Bills are moving through committees in both the House and Senate that aim to put safeguards on the way information is obtained and spread by entities, both public and private. 

Much of the technology and privacy legislation being proposed is centered on strengthening consumer privacy protections and slowing down the rapid implementation of new surveillance technology in public spaces. 

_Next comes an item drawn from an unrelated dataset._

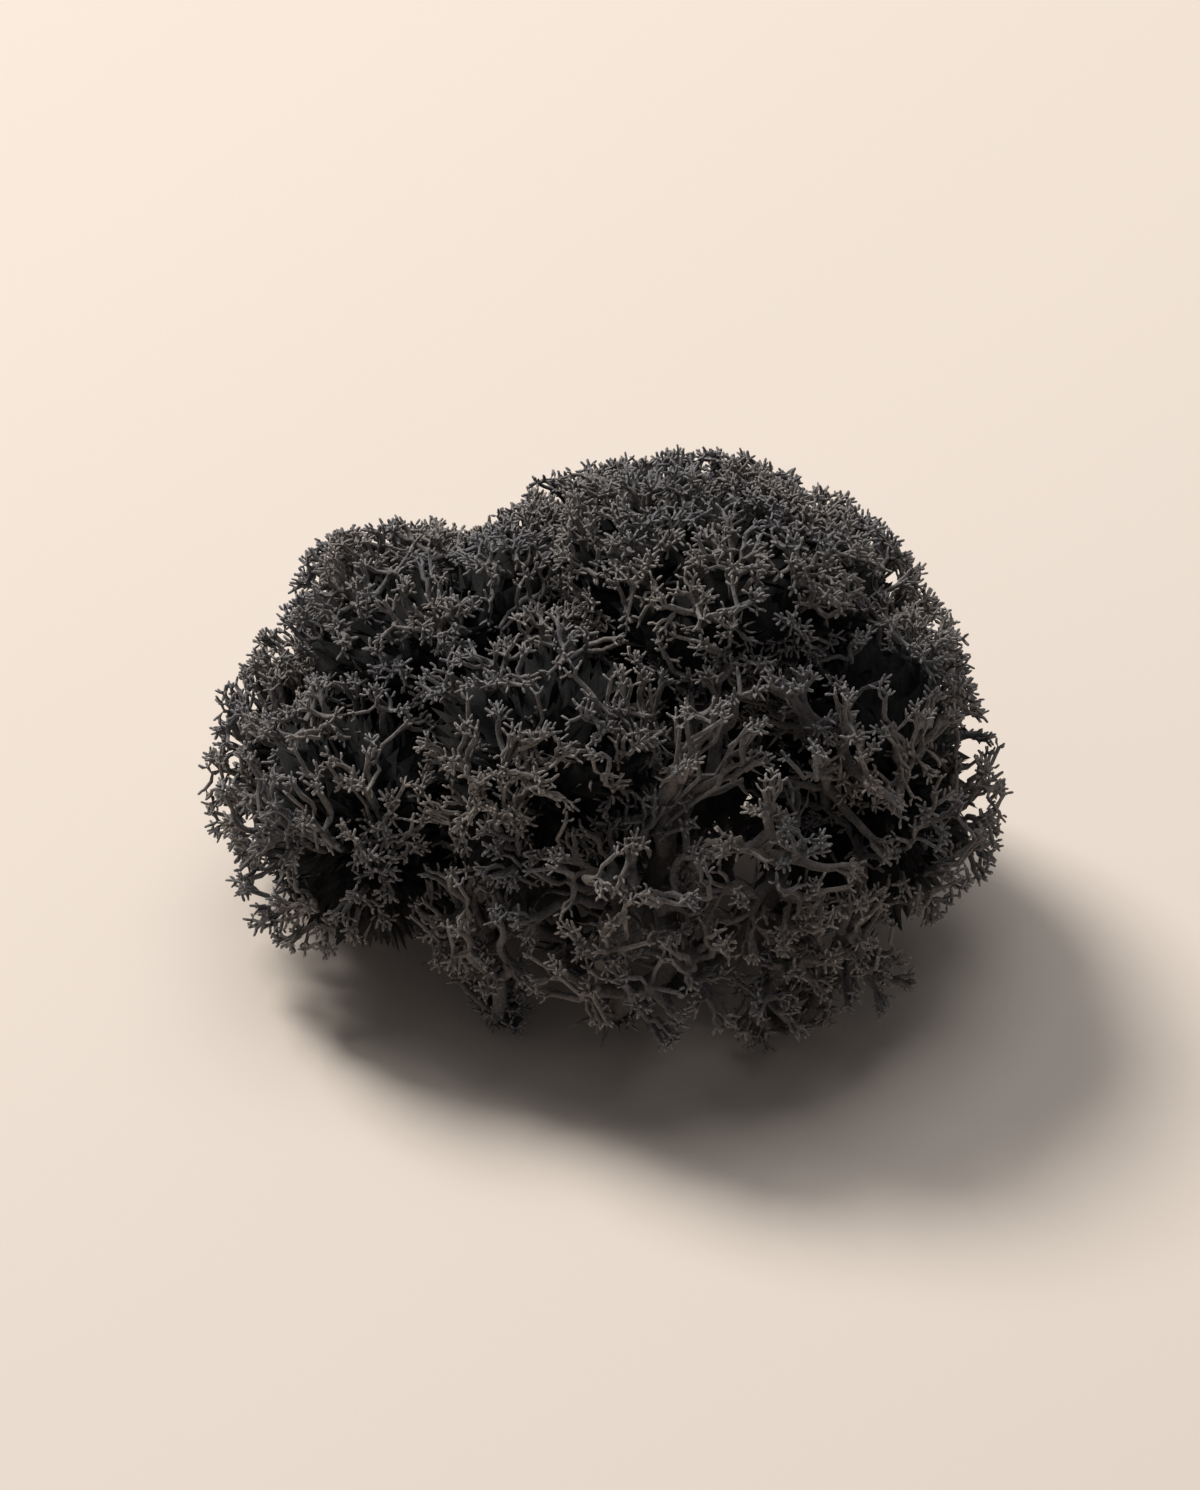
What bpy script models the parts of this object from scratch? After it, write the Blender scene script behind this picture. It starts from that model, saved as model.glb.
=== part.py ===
"""A clump of dyed reindeer moss: forked lichen stalks whose domed heads crowd into one cushion.

Metres, +Z up. The clump stands on the flat ends of its stalks, and its open, forked side faces -Y.
"""

import math
import random

import bmesh
import bpy
from mathutils import Vector

MM = 0.001

# The stalks fan out from this point under the ground, and each grows in a wedge of space of its own.
ROOT = Vector((0, 0, -34)) * MM
HALF_GAP = 0.2 * MM
GROUND_CLEAR = 1.2 * MM

# The rounded outline that the heads fill together, in millimetres: each dome's centre and half sizes.
DOMES = [
    ((10, 2, 25), (42, 41, 45)),
    ((-26, 2, 20), (26, 33, 37)),
]

# Each dense head's middle and size, in millimetres.
HEADS = {
    "podetium_main": ((13, 8, 44), 24),
    "podetium_left": ((-20, 6, 36), 21),
    "podetium_back": ((-4, 27, 34), 18),
    "podetium_back_right": ((24, 25, 31), 18),
    "podetium_right": ((36, -1, 29), 19),
    "podetium_front": ((-4, -16, 36), 18),
    "podetium_front_left": ((-28, -15, 25), 16),
    "podetium_far_left": ((-40, 5, 20), 13),
    "podetium_back_left": ((-27, 23, 24), 15),
}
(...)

Rep. Mike Sells, Chair of the House Labor and Workplace Standards Committee says the flurry of new legislation reflects a need to regain control over the way new technology influences life:  

The more we learn about the misuse of our private data by social media companies and artificial intelligence developers, the more we realize our need to gain back control of the information we wish to share. We’ll also need more transparency around the algorithms developed to make judgements about every aspect of our lives. As a result, there’ll be a rise of more and more legislation around the country to address privacy issues in our homes, our communities and places of work.” 

Rep. Sells compiled a list of several privacy and technology bills to watch this session:

HB 2856 places a three-year moratorium on the use of facial recognition technology by government agencies and private companies in Washington state. Itwas voted out of the Innovation, Technology & Economic Development Committee a few days ago.

HB 2401 requires employers that use Artificial Intelligence in hiring decisions to inform potential applicants of those technologies and obtain consent. The measure out of the Labor & Workforce Standards Committee this past Monday.

Today’s technology develops so quickly and can be so disruptive that it is difficult for traditional democratic institutions to react rapidly and with a balance. We will continue to listen to industry, consumer advocates and experts in order to find this balance between individual privacy and innovation,” said the bill’s lead sponsor, Rep. Zach Hudgins, Chair of the Innovation, Technology & Economic Development Committee.

HB 2742, this measure, known as the “Washington Privacy Act” is a comprehensive consumer privacy statute. The companion bill, SB 6281, passed in the Senate Ways and Means Committee yesterday.

HB 2363 declares that people have an absolute privacy right in their biometric identifiers. It convenes a task force to examine issues related to infringement of these rights by biometric surveillance technology and make recommendations to the Legislature. It was voted out of the Innovation, Technology & Economic Development Committee this week.

HB 2365 creates a sticker to notify Washington consumers of products that transmit their user data to the manufacturer or to other businesses. It is in the Rules Committee.

HB 2396 bans the use of bots to incentivize a commercial transaction or engage in political advertising without disclosing that it is a bot. It also calls for an online platform for users to report suspected violations for investigation. A hearing for the measure occured in the Appropriations Committee yesterday.

“It’s clear that we need to press pause, convene stakeholders, and make sure that consumers are protected. When our privacy is at stake, we need to be sure we get it right,” Sells continued.